Eu não gosto de arrumar a bagunça, mas adoro receber todos em casa. A verdade é que eu gosto de ser o anfitrião, o que serve Coca-Cola para os copos de todos, o que fica com a espátula em mãos para alcançar o seu pedaço de pizza, o que prepara a cabeça do arguile, o que deixa a cerveja e a vodka gelando um dia antes de usarmos, o que grava os filmes em potencial para assistirmos, e o que sempre tem os ingredientes para tereré em estoque, porque nunca se sabe quando vamos precisar de uma conversa lá fora na sacada. E faz bagunça sim; até demais. Suja o chão, mancha as paredes, estraga os móveis, derruba as cortinas, risca os vidros, quebra os copos...
Acontece que as mesmas pessoas que já não precisam mais de convite para entrar na minha casa são as mesmas que não precisam mais que eu diga que não estou bem. São as pessoas que há muito tempo deixaram de ser só colegas, e que já aprenderam a pegar a chave quando eu a arremesso da sacada. São as pessoas que sabem aonde procurar comida e onde a cerveja está guardada, e quais copos podem usar sem medo de quebrá-los e me ouvir brigar com eles. Eles sabem que podem se sentir à vontade aqui, porque a verdade é que apesar de morar sozinho, eu não vivo sem eles. Uma deles até se mudou para cá, e foi só abrir a porta, a vida e o coração por inteiro para um que de repente ficou fácil confiar de novo em qualquer um que valorizasse o que eu construí aqui e, mais importante, quem eu sou.

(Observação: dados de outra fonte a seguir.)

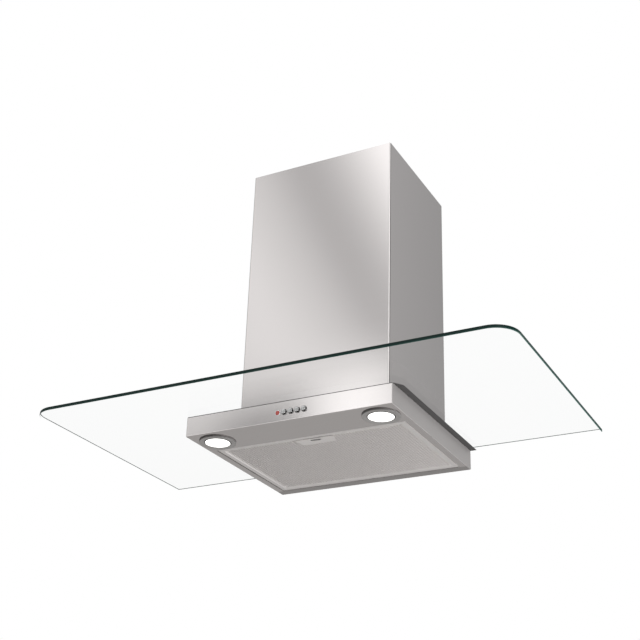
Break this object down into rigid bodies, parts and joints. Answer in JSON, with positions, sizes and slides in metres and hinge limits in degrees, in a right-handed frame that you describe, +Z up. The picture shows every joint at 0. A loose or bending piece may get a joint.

Eu não gosto de arrumar a bagunça, mas preciso admitir que ela não se fez sozinha. E se algo é tirado do lugar, certamente foi porque eu permiti. E uma vez que eu aprendi a permitir que as coisas não precisavam ficar sempre no lugar, esta casa nunca mais ficou vazia. E tanto eu quanto meus amigos aprendemos a conviver quase diariamente com o melhor e o pior de nós mesmos, desde a intimidade até a desordem. É isso que nos fortalece, e é isso que me faz agradecê-los sempre que aparecem correndo não só quando eu preciso, mas quando estamos todos sozinhos em cantos diferentes da cidade. Por que não assistimos um filme? Pedimos uma pizza, tomamos um tereré na sacada. Deixa a porta aberta porque tem mais gente chegando, e pode ficar à vontade.
Quem entrou na minha vida e me aguentou até agora tem todo o direito de colocar os pés na mesinha de centro e relaxar. Sinta-se em casa.